BJP MPs Nishikant Dubey and Manoj Tiwari, with others, at the Deoghar airport on August 31. (CCTV grab)

New Delhi/Ranchi:

Sedition and conspiracy charges have now entered the row over BJP MPs allegedly forcing a take-off clearance for their chartered plane at Jharkhand’s Deoghar airport.

Nishikant Dubey, Lok Sabha member from Godda, today filed a police case against the local Deputy Commissioner, Manjunath Bhajantri, under Section 124A (sedition) and others under the Indian Penal Code. Mr Dubey and the IAS officer earlier had a tiff on Twitter. By the evening, the MP filed a ‘Zero FIR’ in Delhi that’ll be transferred to the local police in Jharkhand.

The row has political context, too.

It comes when Chief Minister Hemant Soren is staring at disqualification for allegedly awarding a mining lease to himself, and his party, Jharkhand Mukti Morcha, says it’s part of a larger BJP game to topple the government.

MP Nishikant Dubey is seen as a key BJP leader in all of this.
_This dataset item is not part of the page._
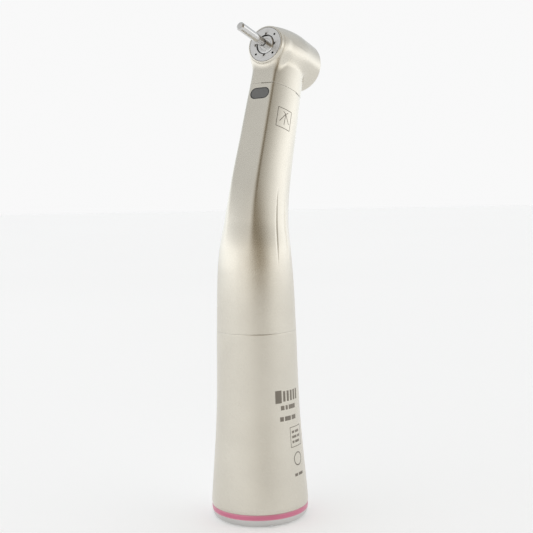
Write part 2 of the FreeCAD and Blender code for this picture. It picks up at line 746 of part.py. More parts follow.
def head_cap():
    """Rear cap that closes the barrel, seats the rear bearing and guides the button."""
    rim = 4.95
    edges = [line((3.2, -3.15), (4.27, -3.15)),
             line((4.27, -3.15), (4.27, -6.55)),
             line((4.27, -6.55), (rim, -6.55)),
             arc((rim, -6.55), (4.78, -7.15), (4.4, -7.6)),
             line((4.4, -7.6), (BUTTON_RADIUS + 0.06, -7.6)),
             line((BUTTON_RADIUS + 0.06, -7.6), (BUTTON_RADIUS + 0.06, -6.0)),
             line((BUTTON_RADIUS + 0.06, -6.0), (1.7, -6.0)),
             line((1.7, -6.0), (1.7, -5.6)),
             line((1.7, -5.6), (3.2, -5.6)),
             line((3.2, -5.6), (3.2, -3.15))]
    return placed(revolved_edges(edges), HEAD)


def crown_arc(rim_radius, rim_height, crown_height):
    """Shallow arc from a rim up to the axis, centred on the axis."""
    rise = rim_height - crown_height
    sphere = (rim_radius ** 2 + rise ** 2) / (2 * rise)
    middle = crown_height + sphere - math.sqrt(sphere ** 2 - rim_radius ** 2 / 4)
    return arc((rim_radius, rim_height), (rim_radius / 2, middle), (0, crown_height))


def push_button():
    """Domed button that opens the chuck."""
    radius = BUTTON_RADIUS
    edges = [line((0, -8.1), (3.5, -8.1)),
             line((3.5, -8.1), (3.5, -6.9)),
             line((3.5, -6.9), (radius, -6.9)),
             line((radius, -6.9), (radius, -7.75)),
             arc((radius, -7.75), (3.8, -8.25), (3.3, -8.5)),
             crown_arc(3.3, -8.5, BUTTON_BACK),
             line((0, BUTTON_BACK), (0, -8.1))]
    return placed(revolved_edges(edges), HEAD)


def helix_spring(radius, wire, low, high, turns):
    """Closed coil of round wire about the local axis."""
    path = Part.makeHelix((high - low - 2 * wire) / turns, high - low - 2 * wire, radius)
    path.translate(Vector(0, 0, low + wire))
    start = path.Edges[0].valueAt(path.Edges[0].FirstParameter)
    ring = Part.Wire(Part.makeCircle(wire, start, Y))
    return Part.Wire(path.Edges).makePipeShell([ring], True, True)


def button_spring():
    return placed(helix_spring(2.6, 0.16, -8.08, -6.02, 3), HEAD)


def index_pin():
    """Pin beside the coupling tube that lines the handpiece up with the motor."""
    pin = tube(0, INDEX_PIN_RADIUS, 0.4, 14.4)
    return placed(pin, Placement(Y * INDEX_PIN_OFFSET, Rotation()))


def build():
    nodes = {
        "end_ring": end_ring(),
        "colour_ring": colour_ring(),
        "rear_sleeve": rear_sleeve(),
        "coupling_tube": coupling_tube(),
        "spray_manifold": spray_manifold(),
        "core_tube": core_tube(),
        "joint_ring": joint_ring(),
        "neck_tube": neck_tube(),
        "neck_sheath": neck_sheath(),
        "lens": lens(),
        "light_rod": light_rod(),
        "water_line": spray_line(-LINE_SPREAD),
        "air_line": spray_line(LINE_SPREAD),
        "ring_gear": ring_gear(),
        "head_housing": head_housing(),
        "drive_shaft": drive_shaft(),
        "drive_dog": drive_dog(),
        "planet_carrier": planet_carrier(),
        "planet_pins": planet_pins(),
        "sun_gear": sun_gear(),
        "sun_shaft": sun_shaft(),
        "knee_input_gear": knee_input_gear(),
        "knee_output_gear": knee_output_gear(),
        "neck_shaft": neck_shaft(),
        "head_gear": head_gear(),
        "head_pinion": head_pinion(),
        "nose_ring": nose_ring(),
        "spindle": spindle(),
        "collet": collet(),
        "chuck_plunger": chuck_plunger(),
        "bur": bur(),
        "head_cap": head_cap(),
        "push_button": push_button(),
        "button_spring": button_spring(),
        "index_pin": index_pin(),
        "manifold_seals": manifold_seals(),
    }
    for index, gear in enumerate(planets(), start=1):
        nodes["planet_gear_%d" % index] = gear
    for name, sizes in BEARING_PAIRS.items():
        for part, shape in zip(("outer_races", "balls", "inner_races"), bearing_pair(*sizes)):
            nodes["%s_%s" % (name, part)] = shape
    return nodes


os.makedirs("parts", exist_ok=True)
for name, shape in build().items():
    if not shape.isValid():
        print("not valid:", name)
    shape.exportStep("parts/%s.step" % name)
    print(name, len(shape.Solids), round(shape.Volume, 2))
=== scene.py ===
import json
import math

import bpy
import bmesh
import numpy as np
from mathutils import Matrix, Vector


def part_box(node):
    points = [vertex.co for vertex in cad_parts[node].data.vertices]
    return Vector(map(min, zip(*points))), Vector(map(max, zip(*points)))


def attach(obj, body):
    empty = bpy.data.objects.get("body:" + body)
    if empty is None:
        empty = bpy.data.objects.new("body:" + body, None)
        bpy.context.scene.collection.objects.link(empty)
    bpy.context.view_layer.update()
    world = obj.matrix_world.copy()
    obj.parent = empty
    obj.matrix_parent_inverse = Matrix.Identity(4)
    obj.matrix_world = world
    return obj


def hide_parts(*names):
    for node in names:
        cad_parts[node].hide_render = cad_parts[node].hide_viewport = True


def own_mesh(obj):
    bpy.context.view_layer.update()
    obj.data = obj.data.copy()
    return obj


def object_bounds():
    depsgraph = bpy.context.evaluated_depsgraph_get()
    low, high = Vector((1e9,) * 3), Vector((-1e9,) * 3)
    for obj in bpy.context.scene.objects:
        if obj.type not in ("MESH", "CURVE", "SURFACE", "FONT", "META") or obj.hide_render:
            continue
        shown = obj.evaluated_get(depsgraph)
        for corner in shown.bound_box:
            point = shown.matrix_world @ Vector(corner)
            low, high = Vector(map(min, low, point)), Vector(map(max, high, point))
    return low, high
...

He has been demanding mid-term polls “on moral grounds”.

As for the Deogarh airport incident on August 31 — parts of it were caught on security cameras — Mr Dubey and fellow MP Manoj Tiwari are among nine people who allegedly barged into the Air Traffic Control (ATC) area for flight clearance past sunset, even though the airport yet to be cleared for night operations.

MP Dubey justified his family members having entered the area, saying that they were “bringing my slippers” as he’d walked in barefoot. 

The MPs and the seven others were all charged with criminal trespass and putting lives in danger, police said, on a complaint by the airport security in-charge, Suman Anan.

This sparked a heated exchange on Twitter in which Mr Dubey called the district’s head bureaucrat, Deputy Commissioner Bhajantri, a “chamcha” (lackey) of the Chief Minister. The officer, meanwhile, wrote to the Principal Secretary, Cabinet Coordination (Civil Aviation), Jharkhand, about the takeoff. And the MP, in turn, wrote to the district police chief, accusing the bureaucrat of obstructing his work.

Now, the MP’s FIR against the officer has IPC Sections 353 (obstructing public servant), besides 448 (trespass), 201 (destroying evidence), 506 (criminal intimidation), and 120B (criminal conspiracy), besides the Official Secrets Act.